My depression is deep. But my mask is held on with strong glue.

Written on 09/03/2021 12:00 am

Contribution by Mike T

So, we started 2020 with the massive issue that is Brexit. This affected us all as at points during the year we were left thinking what exactly will be the changes – for me, businesses not being able to plan their training budget had a direct effect. As I am a Mental Health Trainer.

Then Covid hit, and businesses and communities were given an immediate knock, a heavy one. The Government spent more time talking about how “British common sense” was going to get us through quicker than any other country in the world. But that did not turn out to be quite so true. So training took a back seat as businesses struggled to re-arrange their business to be Covid-safe.

And then we started seeing the images of the NHS people that had lost their lives trying to save our lives. And those faces were hugely disproportionality black. Everybody had to acknowledge this truth, but the investigations into why this was happening were laughable. First the Government said that racism was not the cause. Then it said there were many factors involved, and that filibustering continues to this day. And so we were damaged, again. All black people were. Our mental health took a battering. And still I had next to no work as a Mental Health Trainer.

And then came the police murder of Breonna Taylor, and Daniel Prude, and George Floyd. And black people everywhere were suffering a trauma as they saw their own sons, brothers, husbands, nephews laying on the floor, saying ‘I can’t breathe’ as a murderer in a uniform could take away his life. And then came the police killing of Rayshard Brooks, and we all felt completely helpless. We attended Black Lives Matter protests – even though we were criticised for doing so. I was not able to convince my white friends that I had to go, even during Covid, and so friendships were lost, never to return. We knew society would refuse to change, unless it was forced to do so. We heard all the nice sounding statements from white-majority society leaders. There was some sort of glimmer of hope that at least we were actually doing something about racism, and some white allies were there with us.

For a while, organisations were asking me to help them with getting their statements out there, and develop an action plan to help them get better. But they never paid me for it. If I had been a white diversity consultant they would have asked me how much I needed to perform this work. But because I’m black I’m seen as an expendable member of their organisation, useful for now, to help them now, but never to be seriously considered as a future leader of their organisation. And I did help for free, because I’m a generous person.

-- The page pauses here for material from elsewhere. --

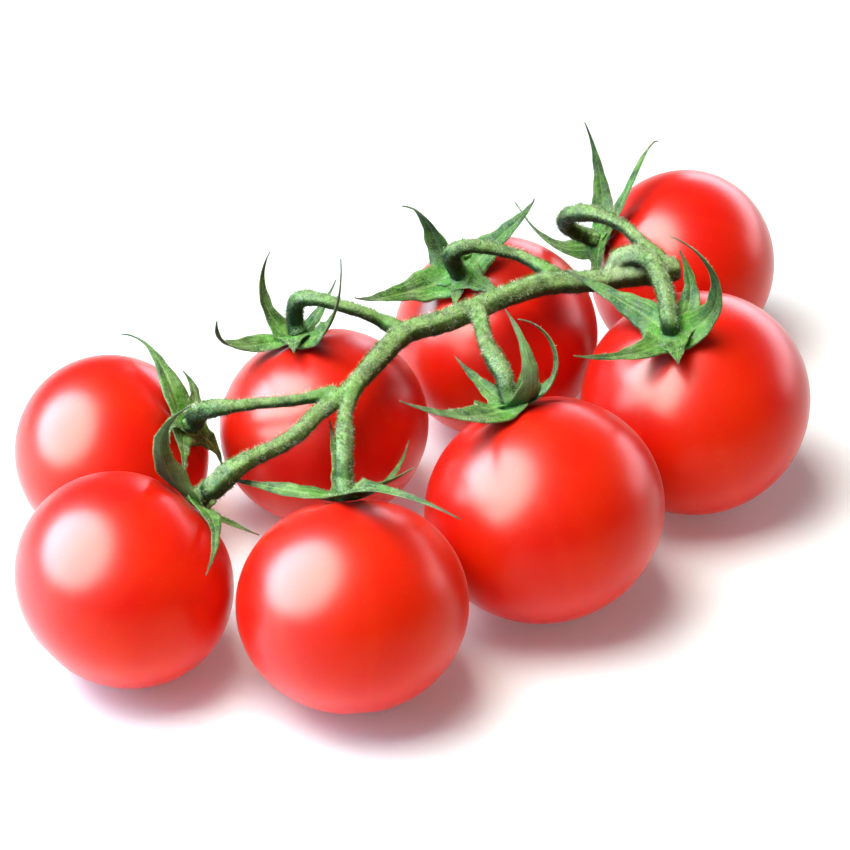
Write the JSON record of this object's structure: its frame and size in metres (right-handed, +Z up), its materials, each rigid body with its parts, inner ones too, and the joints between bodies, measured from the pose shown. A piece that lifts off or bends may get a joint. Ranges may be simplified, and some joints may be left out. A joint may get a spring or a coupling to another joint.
{
  "type": "truss of tomatoes",
  "caption": "Ripe round red tomatoes lying in two loose rows, joined by one branching green stem, each with a star of green sepals at its stalk.",
  "frame": {"origin": "centre of the bounding box on the table that the truss lies on", "axes": "+Z up from the table; +X along the long side of the truss, towards the cut end of the stem; +Y towards the row that holds the back fruits"},
  "size_m": [0.1721, 0.097, 0.0626],
  "materials": {
    "tomato_skin": null,
    "sepal_green": null,
    "stem_green": null
  },
  "bodies": {
    "root": {"stem": "stem_green", "fruit_back_left": "tomato_skin", "calyx_back_left": "sepal_green", "fruit_front_left": "tomato_skin", "calyx_front_left": "sepal_green", "fruit_front_middle": "tomato_skin", "calyx_front_middle": "sepal_green", "fruit_front_right": "tomato_skin", "calyx_front_right": "sepal_green", "fruit_right": "tomato_skin", "calyx_right": "sepal_green", "fruit_back_right": "tomato_skin", "calyx_back_right": "sepal_green", "fruit_back_middle": "tomato_skin", "calyx_back_middle": "sepal_green", "fruit_middle": "tomato_skin", "calyx_middle": "sepal_green"}
  },
  "joints": []
}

To fund the lack of training courses being requested by everything happening in Covid, I started doing gardening and other odd jobs. Eventually I started working in a private care home. A location where verbal threats and actual assault is a daily experience. And where the staff were 80% black, but all the residents were white. The residents were happy to play into this racial imbalance by just dropping things on the floor for staff to have to keep bending down and picking up. But their actions are excused as being completely down to their mental health issues. So – keep bending down to your knee, Mike, even at work.

Then some organisations started to realise that they should help out their black staff, a bit. So they developed some programmes which on the surface looked good. Except if you took advantage of these, and when invited to comment told the organisers what you really felt, you were asked to resign from the programme. With statements such as ‘we have a robust quality control of the way our participants should behave – your behaviour was considered unsupporting to what the instructor was trying to achieve’. So I was dismissed from some of these programmes, and replaced by more “malleable” people in others. All at the direction, of course, of white programme managers (who most certainly would have had some sort of unconscious bias training).

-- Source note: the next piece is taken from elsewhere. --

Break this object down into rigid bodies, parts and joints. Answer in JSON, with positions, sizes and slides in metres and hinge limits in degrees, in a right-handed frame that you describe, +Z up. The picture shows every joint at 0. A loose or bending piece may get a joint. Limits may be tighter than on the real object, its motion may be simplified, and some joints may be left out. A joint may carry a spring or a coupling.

And so how did the year end and 2021 start? Well, for me, mental health training never picked up. Lockdowns put paid to that. The Government has yet to determine the factors that cause disproportionate deaths of people due to their ethnicity. Organisations that remain white-led and white-majority are still struggling to make any headway in diversity, finding out that any sort of change will be resisted by those currently staffing them.

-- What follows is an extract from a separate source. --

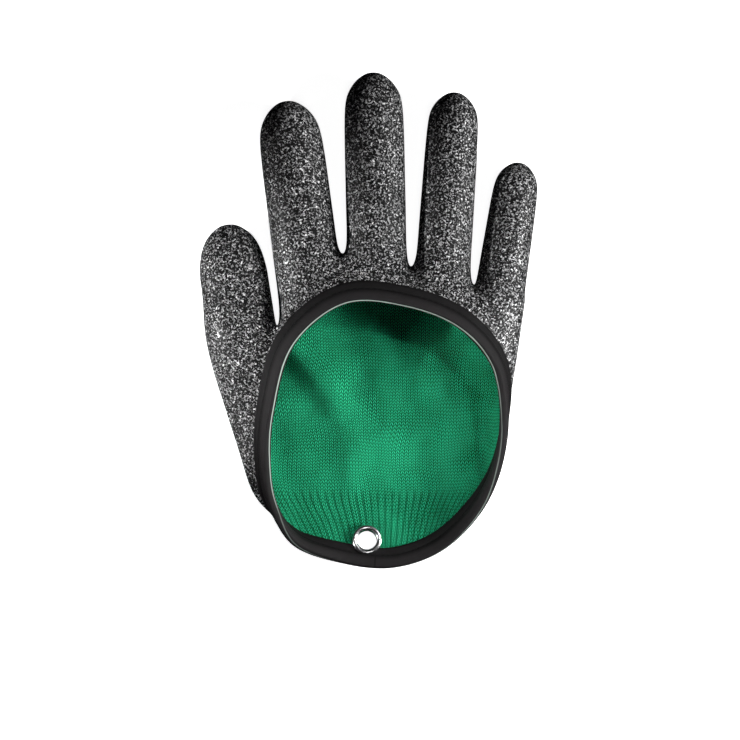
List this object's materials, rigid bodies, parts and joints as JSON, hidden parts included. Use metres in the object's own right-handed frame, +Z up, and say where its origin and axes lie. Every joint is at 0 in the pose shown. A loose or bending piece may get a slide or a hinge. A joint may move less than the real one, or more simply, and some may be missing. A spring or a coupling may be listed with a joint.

And the future? Well I keep working hard at odd jobs, part-time jobs, and the very occasional mental health training opportunity to pay the bills. It is one day at a time. But I cannot tell you how my mental health is, because I’m a trainer in the area and have to keep that under wraps or I’ll lose even that as an income stream.

I’ll stop now, as it is exhausting having to relive these things. Even though I am reminded of them every, single, day. And my depression is deep. But my mask is held on with strong glue.

Because I cannot let my children see me damaged or broken, as they have all this to go through one day by themselves.